I would advise people to look forward, look within, and look locally. What can you do to challenge white supremacy in your daily life? We have to stop believing white supremacy is someone else’s problem. Because we live in America, which has white supremacy at its base, it lurks in all of us. Challenge things, ask questions, intervene if you see someone harmed.
Look locally. See what’s happening right in your town where you can help. What is the poverty rate in your city? How is public education? Do you have a public education system that fails Black and Brown students? What kind of steps can you take to remedy that? What about hunger? How does that work in your town? The problems with Charlottesville are problems with every city in America.
Sarah: What is your response to politicians and pundits who are demonizing people who are resisting fascism?

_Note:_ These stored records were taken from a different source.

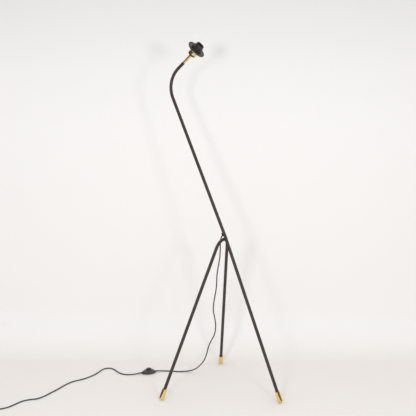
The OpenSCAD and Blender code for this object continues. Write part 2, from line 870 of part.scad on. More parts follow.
// Ring that the button carries down onto the two fixed contacts
module contact_disc() {
    disc_bore_r = spring_mean_r + 1;
    disc_t = 0.8;
    color(brass_finish)
    at_switch() translate([0, 0, button_bottom])
        ring_of(button_r - button_wall - gap, disc_bore_r, disc_t);
}

module switch_contacts() {
    post_x = 7;
    post_t = 2.4;
    strip_l = 9;
    strip_w = 4;
    strip_t = 0.8;
    color(brass_finish)
    at_switch()
        for (side = [-1, 1])
            translate([side * post_x, -strip_w / 2, shell_wall]) union() {
                translate([-post_t / 2, 0, 0]) cube([post_t, strip_w, contact_block_h]);
                translate([(side - 1) * strip_l / 2, 0, 0]) cube([strip_l, strip_w, strip_t]);
            }
}

module switch_screws() {
    color(steel_finish)
    at_switch()
        for (p = screw_spots)
            translate([p[0], p[1], screw_sunk]) union() {
                cylinder(r = screw_head_r, h = screw_head_h);
                cylinder(r = screw_shank_r, h = screw_shank_l);
            }
}

// Tapered sleeve of soft plastic that holds the lead where it enters the switch
module switch_relief(side) {
    color(rubber_black)
    at_switch() translate([side * (switch_end - relief_in + 1), 0, split_z])
        rotate([0, side * 90, 0]) difference() {
            union() {
                cylinder(r = relief_r, h = relief_in - 1);
                translate([0, 0, relief_in - 1])
                    cylinder(r1 = relief_r, r2 = cord_r + relief_tip_wall, h = relief_out);
            }
            translate([0, 0, -over])
                cylinder(r = cord_r + gap, h = relief_in);
        }
}

module relief_lamp_side() {
    switch_relief(1);
}

module relief_mains_side() {
    switch_relief(-1);
}

// ---- Mains lead ----
module cord_drop() {
    color(rubber_black) swept_tube(drop_route, cord_r, cord_sides, [0, 1, 0]);
}

module cord_floor() {
    color(rubber_black) swept_tube(floor_route, cord_r, cord_sides, [0, 0, 1]);
}

module cord_tail() {
    color(rubber_black) swept_tube(tail_route, cord_r, cord_sides, [0, 0, 1]);
}

module cord_coil() {
    color(rubber_black)
    translate([coil_pos[0], coil_pos[1], coil_lift])
        rotate_extrude() translate([coil_r, 0]) union() {
            translate([-coil_windings_w / 2, cord_r / 2])
                square([coil_windings_w, cord_d - cord_r / 2]);
            translate([-coil_windings_w / 2 + cord_r / 2, 0])
                square([coil_windings_w - cord_r, cord_d]);
            translate([-cord_d, cord_r]) square([2 * cord_d, coil_windings_h - cord_r]);
        }
}

// Flat strap round the windings
module coil_tie() {
    inner_w = coil_windings_w + 1;
    inner_h = coil_windings_h + 0.2;
    color(rubber_black)
    translate([coil_pos[0], coil_pos[1], 0]) rotate([0, 0, tie_angle])
        translate([coil_r, 0, 0]) difference() {
            translate([-inner_w / 2 - tie_t, -tie_w / 2, 0])
                cube([inner_w + 2 * tie_t, tie_w, inner_h + 2 * tie_t]);
            translate([-inner_w / 2, -tie_w, tie_t]) cube([inner_w, 2 * tie_w, inner_h]);
        }
}

// ---- Plug ----
module at_plug() {
    translate([plug_pos[0], plug_pos[1], plug_h / 2]) rotate([0, 0, plug_yaw])
        rotate([0, 90, 0]) children();
}

// Flat six-sided outline with round ends, as wide as the plug and as thick
module plug_outline() {
    end_r = plug_h / 2;
    union() {
        square([plug_h, plug_w - plug_h], center = true);
        for (side = [-1, 1])
            translate([0, side * (plug_w / 2 - end_r)]) circle(r = end_r);
    }
}

module plug_body() {
    color(phenolic)
    at_plug() difference() {
        linear_extrude(plug_l) plug_outline();
        for (side = [-1, 1])
            translate([0, side * pin_pitch / 2, plug_l - pin_root_l])
                cylinder(r = pin_d / 2 + gap, h = pin_root_l + over);
        translate([0, 0, -over]) cylinder(r = plug_relief_r + gap, h = plug_relief_in + over);
    }
}

module plug_relief() {
    color(rubber_black)
    at_plug() difference() {
        union() {
            cylinder(r = plug_relief_r, h = plug_relief_in);
            translate([0, 0, -plug_relief_l])
                cylinder(r1 = cord_r + relief_tip_wall, r2 = plug_relief_r, h = plug_relief_l);
        }
        cylinder(r = cord_r, h = plug_relief_in + over);
    }
}

module plug_pin_sleeves() {
    color(phenolic)
    at_plug()
        for (side = [-1, 1])
            translate([0, side * pin_pitch / 2, plug_l])
                ring_of(pin_d / 2, pin_core_r, pin_sleeve_l);
}

module plug_pins() {
    tip_z = pin_root_l + pin_sleeve_l;
    taper_h = 1;
    taper_w = 0.8;
    color(steel_finish)
    at_plug()
        for (side = [-1, 1])
            translate([0, side * pin_pitch / 2, plug_l - pin_root_l]) union() {
                cylinder(d = pin_d, h = pin_root_l);
                cylinder(r = pin_core_r - gap, h = tip_z + over);
                translate([0, 0, tip_z]) cylinder(d = pin_d, h = pin_tip_l);
                translate([0, 0, tip_z + pin_tip_l])
                    cylinder(r1 = pin_d / 2, r2 = pin_d / 2 - taper_w, h = taper_h);
            }
}

main_tube();
rear_legs();
frame_weld();
cable_grommet();
foot_front();
foot_rear_left();
foot_rear_right();
neck_tube();
lock_nut();
internal_cable();
holder_cap();
cap_screw();
holder_sleeve();
sleeve_screws();
shade_plate();
shade_ring();
holder_skirt();
terminal_insert();
screw_shell();
centre_contact();
terminal_screws();
switch_base();
switch_cover();
switch_button();
switch_spring();
contact_disc();
switch_contacts();
switch_screws();
relief_lamp_side();
relief_mains_side();
cord_drop();
cord_floor();
cord_coil();
cord_tail();
coil_tie();
plug_body();
plug_relief();
plug_pin_sleeves();
plug_pins();
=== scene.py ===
"""Looks of a tripod floor lamp: bent black tube, brass feet and neck, bare lampholder, lead with foot switch.

Metres, in the CAD model's frame: +Z up, floor at z = 0, +X towards the front foot. Pieces that are easier to
describe in millimetres (the lathe-turned ones) are drawn in millimetres and scaled by MM.
"""
import json
import math

import bmesh
import bpy
from mathutils import Matrix, Vector


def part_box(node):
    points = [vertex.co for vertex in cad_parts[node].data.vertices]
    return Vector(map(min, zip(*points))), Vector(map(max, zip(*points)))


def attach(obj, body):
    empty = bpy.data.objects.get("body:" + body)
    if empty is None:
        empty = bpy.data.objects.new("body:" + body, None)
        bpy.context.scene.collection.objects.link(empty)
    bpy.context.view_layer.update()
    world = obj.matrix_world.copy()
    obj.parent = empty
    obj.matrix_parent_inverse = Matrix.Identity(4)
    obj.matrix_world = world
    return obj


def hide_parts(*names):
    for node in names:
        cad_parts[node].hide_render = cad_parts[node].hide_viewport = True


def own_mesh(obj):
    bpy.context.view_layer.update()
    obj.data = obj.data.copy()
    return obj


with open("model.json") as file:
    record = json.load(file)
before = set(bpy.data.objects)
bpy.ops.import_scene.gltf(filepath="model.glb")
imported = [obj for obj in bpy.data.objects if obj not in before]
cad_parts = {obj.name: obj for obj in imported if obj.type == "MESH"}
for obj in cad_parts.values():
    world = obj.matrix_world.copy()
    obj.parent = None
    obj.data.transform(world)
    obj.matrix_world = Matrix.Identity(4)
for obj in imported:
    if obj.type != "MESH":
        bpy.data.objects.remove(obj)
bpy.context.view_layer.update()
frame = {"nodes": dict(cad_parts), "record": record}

MM = 0.001
TAU = 2 * math.pi
LAMP, RING, CONTACT, BUTTON = "lamp", "ring", "contact", "button"
record = frame["record"]
mounts = {m["name"]: m for m in record["mounts"]}


def into_scene(thing):
    bpy.context.scene.collection.objects.link(thing)


# ---- places, read from the frame
def box_centre(node):
    low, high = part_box(node)
    return (low + high) / 2


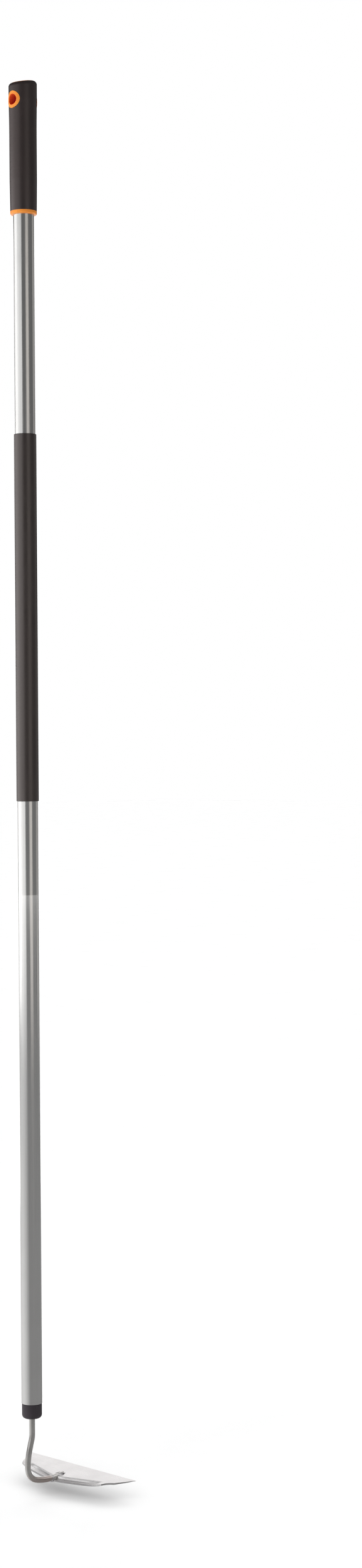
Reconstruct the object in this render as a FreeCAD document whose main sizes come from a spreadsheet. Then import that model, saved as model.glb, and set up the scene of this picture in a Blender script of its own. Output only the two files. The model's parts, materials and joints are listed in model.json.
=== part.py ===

Lisa: I believe there should be a diversity of tactics in order to fight white supremacy. I believe that these fascists came to invade our town and to terrorize. They came with weapons, with bats. They create a false equivalency when they say Nazis are equal to anti-racist activists. By demonizing the anti-fascists, it makes fascism look as if it’s a viable social position. There were people out there Saturday in khaki pants and white polo shirts who marched to where I teach at UVA and shouted, “Death to the Jews, we will not be replaced.”
I am of the belief that everyone out there in the spirit of community defense was acting in robust and muscular love. Love for humanity and justice, against the tide of white supremacy and all sorts of things being normalized.